Please write out the material below exactly as given.

###

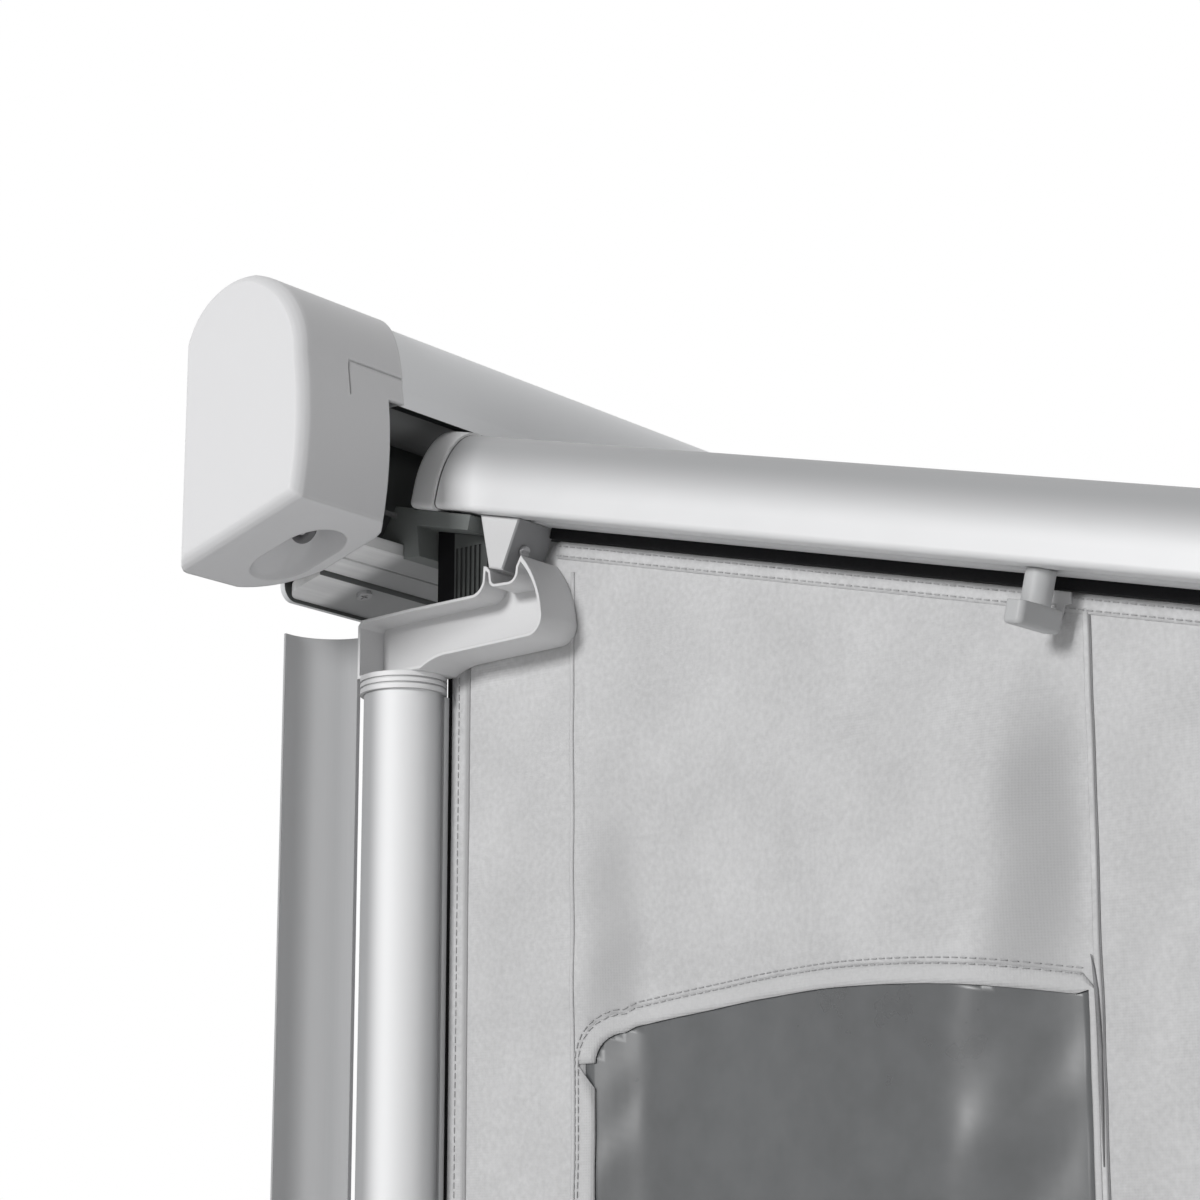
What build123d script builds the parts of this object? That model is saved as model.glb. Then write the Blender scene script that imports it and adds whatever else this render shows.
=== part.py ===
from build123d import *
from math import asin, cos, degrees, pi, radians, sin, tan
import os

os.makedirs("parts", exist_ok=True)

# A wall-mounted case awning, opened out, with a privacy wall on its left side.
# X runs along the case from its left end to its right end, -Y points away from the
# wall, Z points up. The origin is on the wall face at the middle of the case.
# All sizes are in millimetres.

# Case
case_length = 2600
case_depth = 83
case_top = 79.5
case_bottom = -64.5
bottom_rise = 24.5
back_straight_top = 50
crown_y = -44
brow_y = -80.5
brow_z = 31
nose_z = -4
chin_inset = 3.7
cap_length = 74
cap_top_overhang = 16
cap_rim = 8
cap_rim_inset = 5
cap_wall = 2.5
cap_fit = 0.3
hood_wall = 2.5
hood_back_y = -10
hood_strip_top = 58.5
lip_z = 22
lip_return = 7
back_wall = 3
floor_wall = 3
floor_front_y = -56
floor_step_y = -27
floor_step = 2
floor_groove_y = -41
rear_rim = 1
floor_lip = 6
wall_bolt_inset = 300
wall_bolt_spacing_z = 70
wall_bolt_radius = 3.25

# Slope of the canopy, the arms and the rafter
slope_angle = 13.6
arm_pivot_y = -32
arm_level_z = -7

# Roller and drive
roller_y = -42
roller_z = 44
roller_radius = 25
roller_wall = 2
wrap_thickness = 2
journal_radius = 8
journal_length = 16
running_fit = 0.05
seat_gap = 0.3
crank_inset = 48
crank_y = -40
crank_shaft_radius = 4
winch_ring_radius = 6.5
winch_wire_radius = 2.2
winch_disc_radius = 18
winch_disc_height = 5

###

### Exercise answer
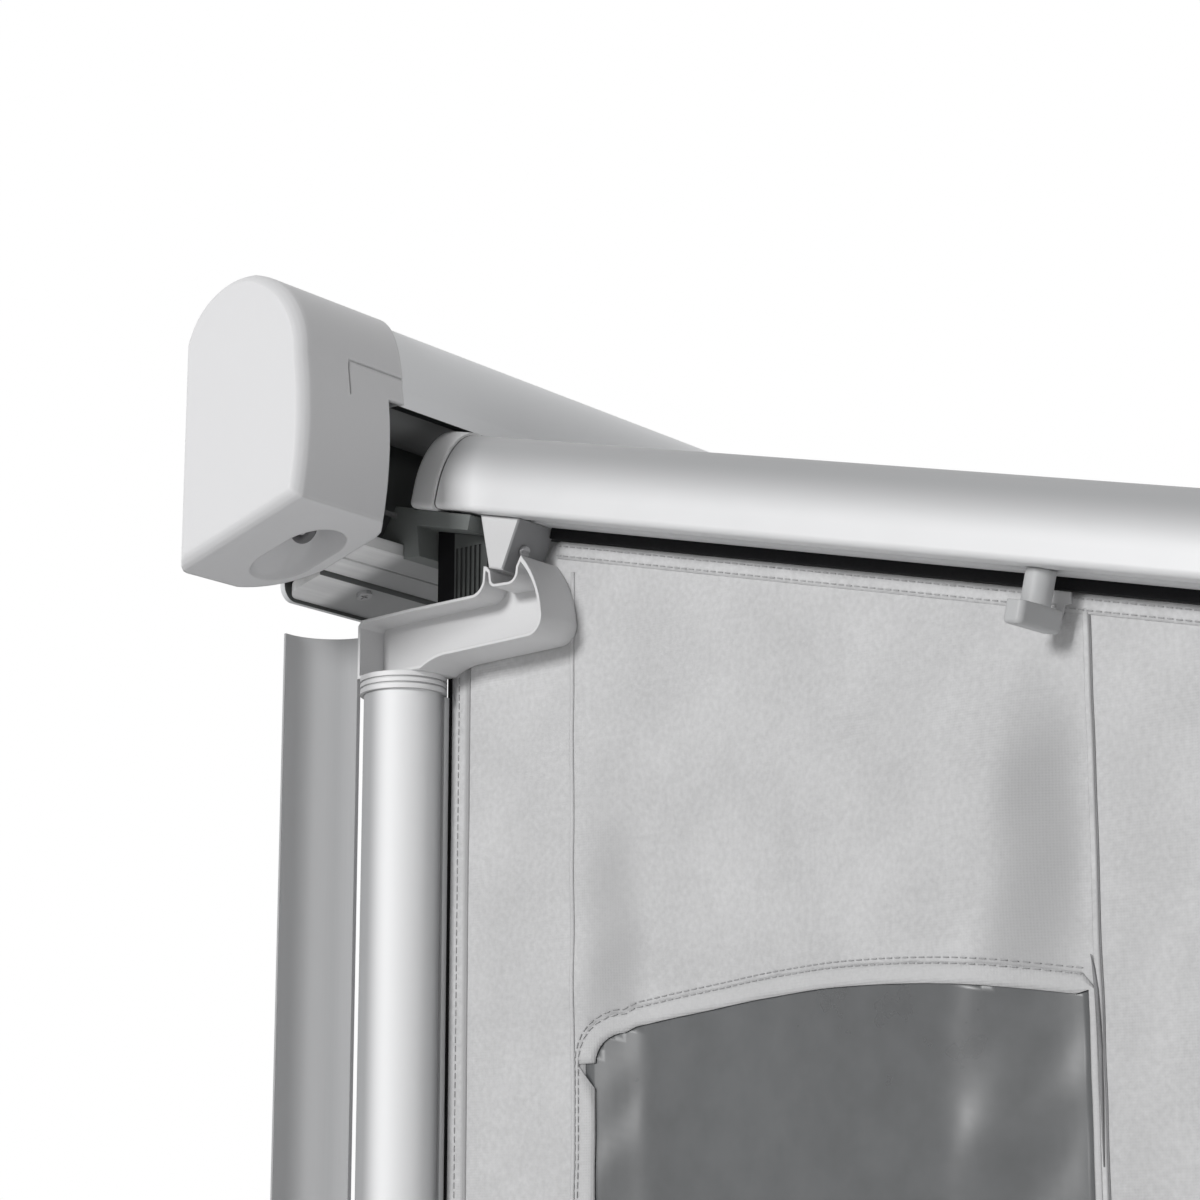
What build123d script builds the parts of this object? That model is saved as model.glb. Then write the Blender scene script that imports it and adds whatever else this render shows.
=== part.py ===
from build123d import *
from math import asin, cos, degrees, pi, radians, sin, tan
import os

os.makedirs("parts", exist_ok=True)

# A wall-mounted case awning, opened out, with a privacy wall on its left side.
# X runs along the case from its left end to its right end, -Y points away from the
# wall, Z points up. The origin is on the wall face at the middle of the case.
# All sizes are in millimetres.

# Case
case_length = 2600
case_depth = 83
case_top = 79.5
case_bottom = -64.5
bottom_rise = 24.5
back_straight_top = 50
crown_y = -44
brow_y = -80.5
brow_z = 31
nose_z = -4
chin_inset = 3.7
cap_length = 74
cap_top_overhang = 16
cap_rim = 8
cap_rim_inset = 5
cap_wall = 2.5
cap_fit = 0.3
hood_wall = 2.5
hood_back_y = -10
hood_strip_top = 58.5
lip_z = 22
lip_return = 7
back_wall = 3
floor_wall = 3
floor_front_y = -56
floor_step_y = -27
floor_step = 2
floor_groove_y = -41
rear_rim = 1
floor_lip = 6
wall_bolt_inset = 300
wall_bolt_spacing_z = 70
wall_bolt_radius = 3.25

# Slope of the canopy, the arms and the rafter
slope_angle = 13.6
arm_pivot_y = -32
arm_level_z = -7

# Roller and drive
roller_y = -42
roller_z = 44
roller_radius = 25
roller_wall = 2
wrap_thickness = 2
journal_radius = 8
journal_length = 16
running_fit = 0.05
seat_gap = 0.3
crank_inset = 48
crank_y = -40
crank_shaft_radius = 4
winch_ring_radius = 6.5
winch_wire_radius = 2.2
winch_disc_radius = 18
winch_disc_height = 5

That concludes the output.